:: GOAL OF THE EXERCISE ::
Copy verbatim the material from its first line to the line that holds "self.shader = self.nodes[shader]", including that line.

Records with modeling code:
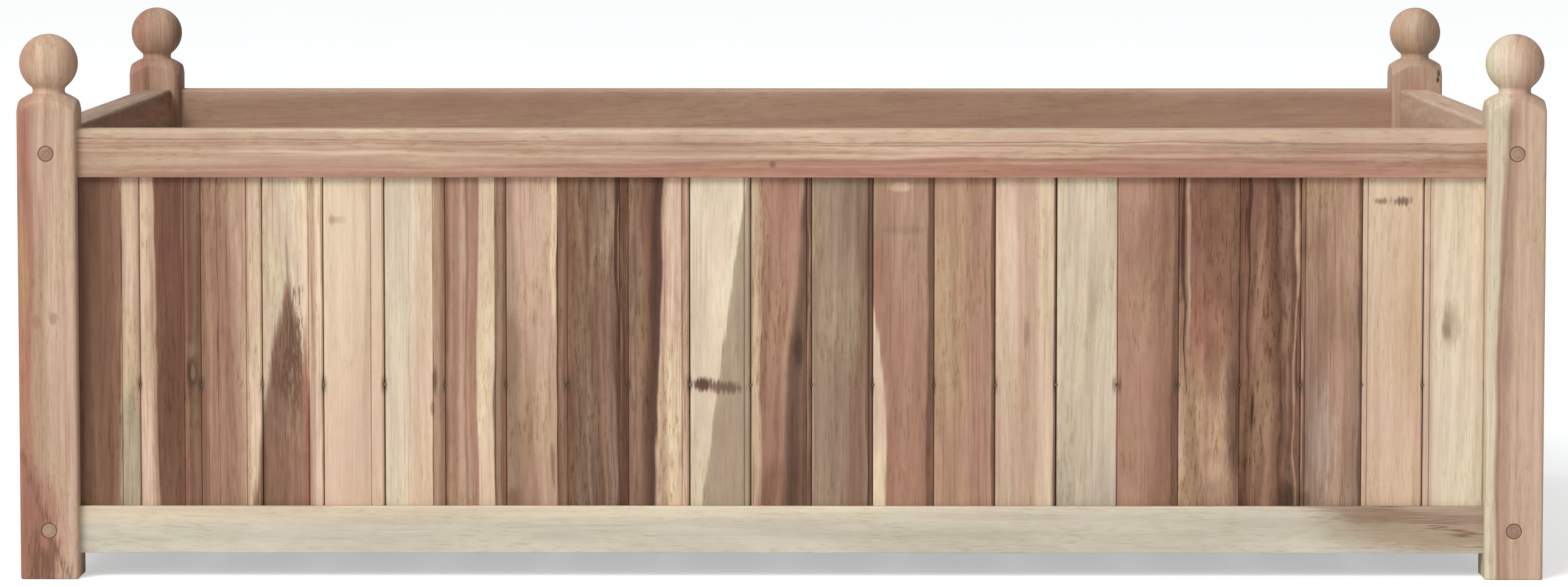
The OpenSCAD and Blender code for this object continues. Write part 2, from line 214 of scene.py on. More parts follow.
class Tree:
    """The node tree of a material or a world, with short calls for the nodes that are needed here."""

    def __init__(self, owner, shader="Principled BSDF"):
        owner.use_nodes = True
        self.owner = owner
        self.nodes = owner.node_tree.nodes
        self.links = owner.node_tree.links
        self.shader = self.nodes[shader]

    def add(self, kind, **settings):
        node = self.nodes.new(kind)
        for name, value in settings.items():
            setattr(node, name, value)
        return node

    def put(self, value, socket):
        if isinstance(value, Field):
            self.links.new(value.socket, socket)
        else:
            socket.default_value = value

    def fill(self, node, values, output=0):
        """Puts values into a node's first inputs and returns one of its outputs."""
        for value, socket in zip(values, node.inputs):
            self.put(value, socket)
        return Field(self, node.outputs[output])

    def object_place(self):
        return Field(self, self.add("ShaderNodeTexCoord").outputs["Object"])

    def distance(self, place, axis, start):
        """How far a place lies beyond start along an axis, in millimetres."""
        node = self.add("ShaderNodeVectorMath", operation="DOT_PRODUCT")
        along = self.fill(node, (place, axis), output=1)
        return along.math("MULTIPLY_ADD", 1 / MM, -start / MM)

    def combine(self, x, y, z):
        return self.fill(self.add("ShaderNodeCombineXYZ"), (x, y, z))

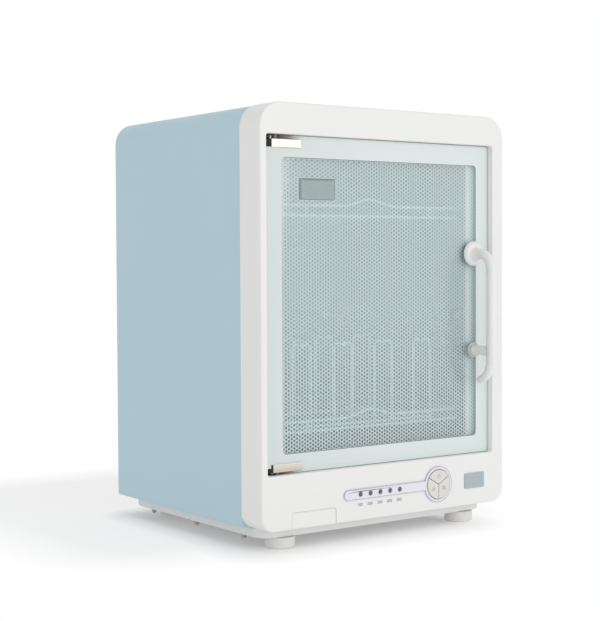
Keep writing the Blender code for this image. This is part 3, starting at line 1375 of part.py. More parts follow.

:: EXPECTED ANSWER ::
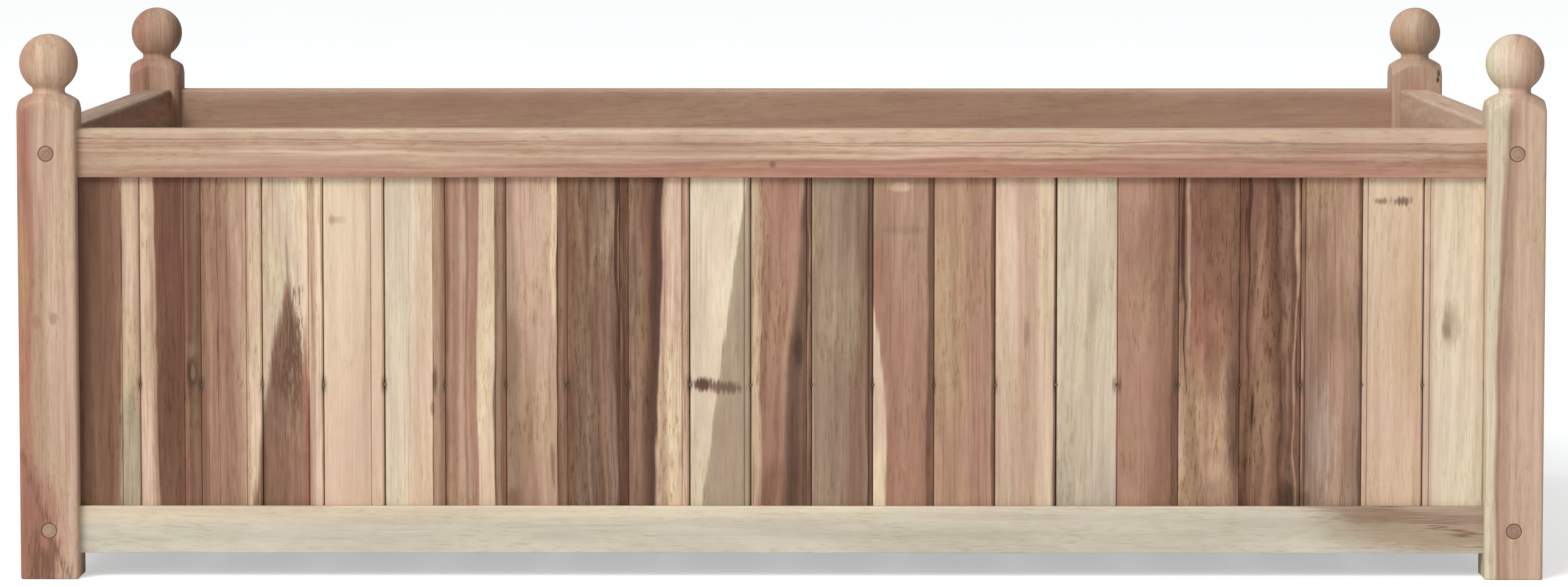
The OpenSCAD and Blender code for this object continues. Write part 2, from line 214 of scene.py on. More parts follow.
class Tree:
    """The node tree of a material or a world, with short calls for the nodes that are needed here."""

    def __init__(self, owner, shader="Principled BSDF"):
        owner.use_nodes = True
        self.owner = owner
        self.nodes = owner.node_tree.nodes
        self.links = owner.node_tree.links
        self.shader = self.nodes[shader]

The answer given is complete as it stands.